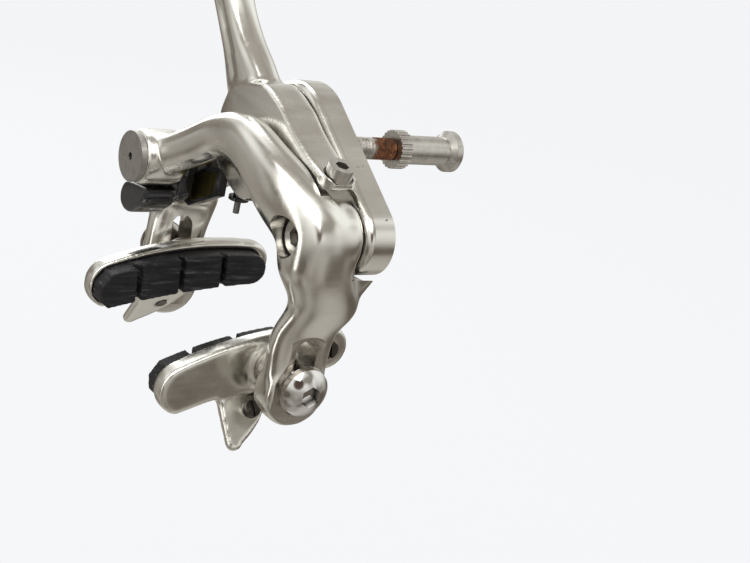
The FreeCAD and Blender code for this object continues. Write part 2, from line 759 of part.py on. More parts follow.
def make_spring():
    """The return spring's coil in the Y-arm's rear recess, its straight leg, and the leg's flanged sleeve."""
    x = -size("spring_coil_r")
    y = size("spring_y")
    coil = doc.addObject("Part::Torus", "spring_coil")
    bind(coil, Radius1="spring_coil_r", Radius2="spring_wire_r")
    coil.Placement = place(0, y, 0, REARWARD)
    leg = cylinder("spring_leg", "spring_wire_r - 0.05", "-spring_leg_bottom")
    leg.Placement = place(x, y, size("spring_leg_bottom"))
    node(fuse("spring_fuse", [coil, leg]), "return_spring", place())
    sleeve = cylinder("spring_sleeve_tube", "spring_sleeve_r", "spring_sleeve_len")
    flange = cylinder("spring_sleeve_flange", "2.7", "0.9", "-0.9")
    hole = cylinder("spring_sleeve_bore", "spring_wire_r", "20", "-10")
    node(cut("spring_sleeve_cut", fuse("spring_sleeve_fuse", [sleeve, flange]), [hole]), "spring_sleeve",
         place(x, y, size("spring_sleeve_top") - size("spring_sleeve_len")))


# ---------------------------------------------------------------- brake blocks

def pad_place(side):
    """The block's own frame: the bolt's axis at the holder's outer face, tilted rear end up."""
    alias = "near" if side > 0 else "far"
    tilt = FreeCAD.Rotation(FreeCAD.Vector(1, 0, 0), size(alias + "_tilt"))
    return place(side * size("holder_face_x"), leg_y, size(alias + "_bolt_z"), tilt)


REAR_SCREW = (17.0, 0.2)
REAR_SCREW_R = 1.6
WING_SCREW = (-6.4, -11.4)
WING_SCREW_R = 1.4
WING_FLARE = 34
WING_ROOT_Z = -4.6


def wing_place(side):
    """The guide wing's own frame: it flares outward, downwards from the holder's lower edge."""
    flare = FreeCAD.Rotation(FreeCAD.Vector(0, 1, 0), -WING_FLARE * side)
    hinge = place(-side * 1.6, 0, WING_ROOT_Z, flare)
    return hinge.multiply(place(0, 0, -WING_ROOT_Z))


def make_block(side):
    name = "near" if side > 0 else "far"
    inward = side > 0
    front = size("block_front")
    shell = front + 1.6
    rear = size("holder_rear")
    thick = size("holder_thick")

    holder = doc.addObject("PartDesign::Body", name + "_holder_body")
    face = add_sketch(holder, name + "_holder_outline", "YZ_Plane")
    draw_outline(face, [
        (shell + 5.0, 4.4), (-5.0, 7.4, "via"), (rear - 5.5, 5.9), (rear, 0.4, "via"), (rear - 5.5, -5.6),
        (-5.0, -5.9, "via"), (shell + 4.0, -8.2), (shell, -2.6, "via"),
    ])
    pad(holder, face, name + "_holder_pad", "holder_thick", backward=inward)
    wing = doc.addObject("PartDesign::Body", name + "_wing_body")
    outline = add_sketch(wing, name + "_wing_outline", "YZ_Plane")
    draw_outline(outline, [
        (-14.5, -4.0), (-15.0, -19.0), (-13.4, -20.4, "via"), (-11.0, -19.2),
        (-3.4, -13.0, "via"), (1.0, -4.0),
    ])
    pad(wing, outline, name + "_wing_pad", "2.2", backward=inward)
    wing.Placement = wing_place(side)
    boss = cone(name + "_holder_boss", "6.6", "5.8", "1.2")
    boss.Placement = place(0, 0, 0, outward(side))
    hole = cylinder(name + "_holder_bore", "pad_bolt_r + running_gap", "4.0")
    hole.Placement = place(-side * 2.0, 0, 0, outward(side))
    pocket = doc.addObject("PartDesign::Body", name + "_pocket_body")
    cavity = add_sketch(pocket, name + "_pocket_outline", "YZ_Plane")
    draw_outline(cavity, [
        (front + 5.4, 2.9), (-5.0, 5.6, "via"), (rear - 7.0, 4.3),
        (rear - 3.0, 0.3, "via"), (rear - 7.0, -4.2), (-5.0, -4.5, "via"),
        (front + 5.0, -6.6), (front + 2.5, -4.2), (front + 2.5, -0.4),
    ])
    pad(pocket, cavity, name + "_pocket_pad", "block_depth + 2", backward=inward)
    pocket.Placement = place(-side * (thick - size("block_sink")), 0, 0)
    rear_hole = cylinder(name + "_rear_hole", "%f" % REAR_SCREW_R, "3.0")
    rear_hole.Placement = place(-side * 2.2, *REAR_SCREW, outward(side))
    wing_hole = cylinder(name + "_wing_hole", "%f" % WING_SCREW_R, "3.0")
    wing_hole.Placement = wing_place(side).multiply(place(-side * 2.2, *WING_SCREW, outward(side)))
    solid = fuse(name + "_holder_fuse", [holder, boss, wing])
    node(cut(name + "_holder_cut", solid, [hole, pocket, rear_hole, wing_hole]), name + "_pad_holder",
         pad_place(side))

    rubber = doc.addObject("PartDesign::Body", name + "_rubber_body")
    face = add_sketch(rubber, name + "_rubber_outline", "YZ_Plane")
    draw_outline(face, [
        (front + 5.4, 2.8), (-5.0, 5.5, "via"), (rear - 7.0, 4.2),
        (rear - 3.1, 0.3, "via"), (rear - 7.0, -4.1), (-5.0, -4.4, "via"),
        (front + 5.0, -6.5), (front + 2.6, -4.2), (front + 2.6, -0.4),
    ])
    pad(rubber, face, name + "_rubber_pad", "block_depth", backward=inward)
    grooves = []
    for number in range(3):
        y = front + size("groove_first") + size("groove_pitch") * number
        groove = block("%s_groove_%d" % (name, number), "4", "groove_width", "20", (0, y, -10))
        depth = size("block_depth") - size("groove_depth")
        groove.Placement.Base.x = -depth - 4 if inward else depth
        grooves.append(groove)
    rubber_solid = cut(name + "_rubber_cut", rubber, grooves)
    shift = place(-side * (thick - size("block_sink")), 0, 0)
    node(rubber_solid, name + "_pad_rubber", pad_place(side).multiply(shift))

    screws = []
    rear_home = place(0, *REAR_SCREW, outward(side))
    wing_home = wing_place(side).multiply(place(0, *WING_SCREW, outward(side)))
    for label, home, r in (("rear", rear_home, REAR_SCREW_R), ("wing", wing_home, WING_SCREW_R)):
        shank = cylinder("%s_%s_screw" % (name, label), "%f" % r, "2.2", "-2.2")
        head = cylinder("%s_%s_screw_head" % (name, label), "%f" % (r + 0.7), "1.0")
        slot = block("%s_%s_screw_slot" % (name, label), "10", "0.6", "1.0", (-5, -0.3, 0.5))
        joined = fuse("%s_%s_screw_fuse" % (name, label), [shank, head])
        screw = cut("%s_%s_screw_cut" % (name, label), joined, [slot])
        screw.Placement = home
        screws.append(screw)
    group = doc.addObject("Part::Compound", name + "_screws")
    group.Links = screws
    node(group, name + "_pad_screws", pad_place(side))


def make_pad_hardware(side):
    """The bolt and its conical washers, square to the leg, on the block's bolt axis."""
    name = "near" if side > 0 else "far"
    face = size("holder_face_x")
    inner = size("leg_inner_x") - face
    outer = size("spot_face_x") - face
    z = size(name + "_bolt_z")
    home = place(side * face, leg_y, z, outward(side))

    def ring(label, low_r, high_r, thickness, start):
        solid = cone("%s_%s" % (name, label), low_r, high_r, "%f" % thickness)
        hole = cylinder("%s_%s_hole" % (name, label), "pad_bolt_r", "9", "-2")
        item = cut("%s_%s_cut" % (name, label), solid, [hole])
        item.Placement = place(0, 0, start)
        return item

    inner_pair = doc.addObject("Part::Compound", name + "_inner_pair")
    inner_pair.Links = [
        ring("inner_cup", "5.4", "cone_washer_r", 2.1, 1.3),
        ring("inner_cone", "cone_washer_r", "5.0", inner - 3.5 - 0.1, 3.5),
    ]
    node(inner_pair, name + "_inner_washers", home)
    outer_pair = doc.addObject("Part::Compound", name + "_outer_pair")
    outer_pair.Links = [
        ring("outer_cone", "5.0", "cone_washer_r", 1.6, outer + 0.1),
        ring("outer_cup", "cone_washer_r + 0.3", "cone_washer_r", 1.4, outer + 1.8),
    ]
    node(outer_pair, name + "_outer_washers", home)

    head_start = outer + 3.2
    dome_r = size("dome_r")
    height = size("dome_height")
    ball_r = (dome_r ** 2 + height ** 2) / (2 * height)
    ball = doc.addObject("Part::Sphere", name + "_dome_ball")
    bind(ball, Radius="(dome_r ^ 2 + dome_height ^ 2) / (2 * dome_height)")
    ball.Placement = place(0, 0, head_start + height - ball_r)
    slug = cylinder(name + "_dome_slug", "dome_r + 1", "dome_height + 1")
    slug.Placement = place(0, 0, head_start)
    shank = cylinder(name + "_pad_shank", "pad_bolt_r", "%f" % (head_start + 3.0))
    shank.Placement = place(0, 0, -1.8)
    socket = hexagon(name + "_pad_socket", "2.8", "6")
    socket.Placement = place(0, 0, head_start + height - 2.4)
    solid = fuse(name + "_bolt_fuse", [common(name + "_dome", ball, slug), shank])
    node(cut(name + "_bolt_cut", solid, [socket]), name + "_pad_bolt", home)


# ---------------------------------------------------------------- assembly

make_bracket_plate()
make_centre_bolt()
make_washer("nut_washer", "nut_washer_r", "tip_r", "nut_washer_thick",
            at_centre(-size("journal_len") - size("nut_washer_thick")))
make_pivot_nut()
make_washer("rear_thrust_washer", "thrust_r", "journal_r", "thrust_thick",
            at_centre(plate_front - size("thrust_thick")))
make_serrated_washer()
make_sleeve_nut()
make_side_pivot_bolt()
make_washer("side_thrust_washer", "thrust_r - 0.6", "side_shank_r", "thrust_thick",
            at_side(plate_front - size("thrust_thick")))
make_y_arm()
make_bush("y_arm_bush", "journal_r + running_gap", "y_arm_thick - hub_sink", at_centre(y_arm_rear, FORWARD))
make_slide_plate()
make_c_arm()
make_bush("c_arm_bush", "side_shank_r + running_gap", "side_boss_len - side_head_len + 0.5",
          at_side(y_arm_rear, FORWARD))
make_release_cam()
make_release_lever()
make_cable_anchor()
make_adjuster()
make_centring_screw()
make_spring()
for arm_side in (1, -1):
    make_block(arm_side)
    make_pad_hardware(arm_side)

doc.recompute()
for obj in doc.Objects:
    if "Invalid" in obj.State or "Error" in obj.State:
        raise RuntimeError("%s failed: %s" % (obj.Label, obj.State))
for obj in parts:
    if obj.Shape.isNull() or not obj.Shape.isValid() or not obj.Shape.Solids:
        raise RuntimeError("%s has no valid solid" % obj.Label)

os.makedirs("parts", exist_ok=True)
for obj in parts:
    obj.Shape.exportStep("parts/%s.step" % obj.Label)
    box = obj.Shape.BoundBox
    print("%-20s %d solid(s) %9.2f mm3  x %.1f..%.1f  y %.1f..%.1f  z %.1f..%.1f" % (
        obj.Label, len(obj.Shape.Solids), obj.Shape.Volume,
        box.XMin, box.XMax, box.YMin, box.YMax, box.ZMin, box.ZMax))
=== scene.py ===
import bmesh
import bpy
import json
import math
from mathutils import Matrix, Vector


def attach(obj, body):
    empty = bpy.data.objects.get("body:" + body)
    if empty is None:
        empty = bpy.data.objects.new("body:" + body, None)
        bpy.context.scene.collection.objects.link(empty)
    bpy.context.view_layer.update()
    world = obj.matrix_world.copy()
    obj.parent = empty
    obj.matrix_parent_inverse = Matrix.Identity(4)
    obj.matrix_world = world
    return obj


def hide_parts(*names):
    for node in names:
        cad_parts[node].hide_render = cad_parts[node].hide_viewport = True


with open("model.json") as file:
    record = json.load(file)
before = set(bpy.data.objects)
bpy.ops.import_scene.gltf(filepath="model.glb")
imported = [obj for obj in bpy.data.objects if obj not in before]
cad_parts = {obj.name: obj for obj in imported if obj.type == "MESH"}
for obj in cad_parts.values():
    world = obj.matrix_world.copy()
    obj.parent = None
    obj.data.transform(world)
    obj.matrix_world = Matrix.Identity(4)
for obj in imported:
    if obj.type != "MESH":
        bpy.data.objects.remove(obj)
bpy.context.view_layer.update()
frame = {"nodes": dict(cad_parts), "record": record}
MM = 0.001


# ---------------------------------------------------------------- node materials

def fill_ramp(node, stops):
    """Set a colour ramp from (position, colour or grey) stops."""
    elements = node.color_ramp.elements
    while len(elements) < len(stops):
        elements.new(0.5)
    for element, (position, colour) in zip(elements, stops):
        element.position = position
        grey = isinstance(colour, (int, float))
        element.color = (colour, colour, colour, 1) if grey else (*colour, 1)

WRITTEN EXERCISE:
Extract, word for word, every line beginning with the one that holds "doc.recompute()" and concluding with the one that holds "bpy.data.objects.remove(obj)". Include both of those lines.

PROBLEM SOLUTION:
doc.recompute()
for obj in doc.Objects:
    if "Invalid" in obj.State or "Error" in obj.State:
        raise RuntimeError("%s failed: %s" % (obj.Label, obj.State))
for obj in parts:
    if obj.Shape.isNull() or not obj.Shape.isValid() or not obj.Shape.Solids:
        raise RuntimeError("%s has no valid solid" % obj.Label)

os.makedirs("parts", exist_ok=True)
for obj in parts:
    obj.Shape.exportStep("parts/%s.step" % obj.Label)
    box = obj.Shape.BoundBox
    print("%-20s %d solid(s) %9.2f mm3  x %.1f..%.1f  y %.1f..%.1f  z %.1f..%.1f" % (
        obj.Label, len(obj.Shape.Solids), obj.Shape.Volume,
        box.XMin, box.XMax, box.YMin, box.YMax, box.ZMin, box.ZMax))
=== scene.py ===
import bmesh
import bpy
import json
import math
from mathutils import Matrix, Vector


def attach(obj, body):
    empty = bpy.data.objects.get("body:" + body)
    if empty is None:
        empty = bpy.data.objects.new("body:" + body, None)
        bpy.context.scene.collection.objects.link(empty)
    bpy.context.view_layer.update()
    world = obj.matrix_world.copy()
    obj.parent = empty
    obj.matrix_parent_inverse = Matrix.Identity(4)
    obj.matrix_world = world
    return obj


def hide_parts(*names):
    for node in names:
        cad_parts[node].hide_render = cad_parts[node].hide_viewport = True


with open("model.json") as file:
    record = json.load(file)
before = set(bpy.data.objects)
bpy.ops.import_scene.gltf(filepath="model.glb")
imported = [obj for obj in bpy.data.objects if obj not in before]
cad_parts = {obj.name: obj for obj in imported if obj.type == "MESH"}
for obj in cad_parts.values():
    world = obj.matrix_world.copy()
    obj.parent = None
    obj.data.transform(world)
    obj.matrix_world = Matrix.Identity(4)
for obj in imported:
    if obj.type != "MESH":
        bpy.data.objects.remove(obj)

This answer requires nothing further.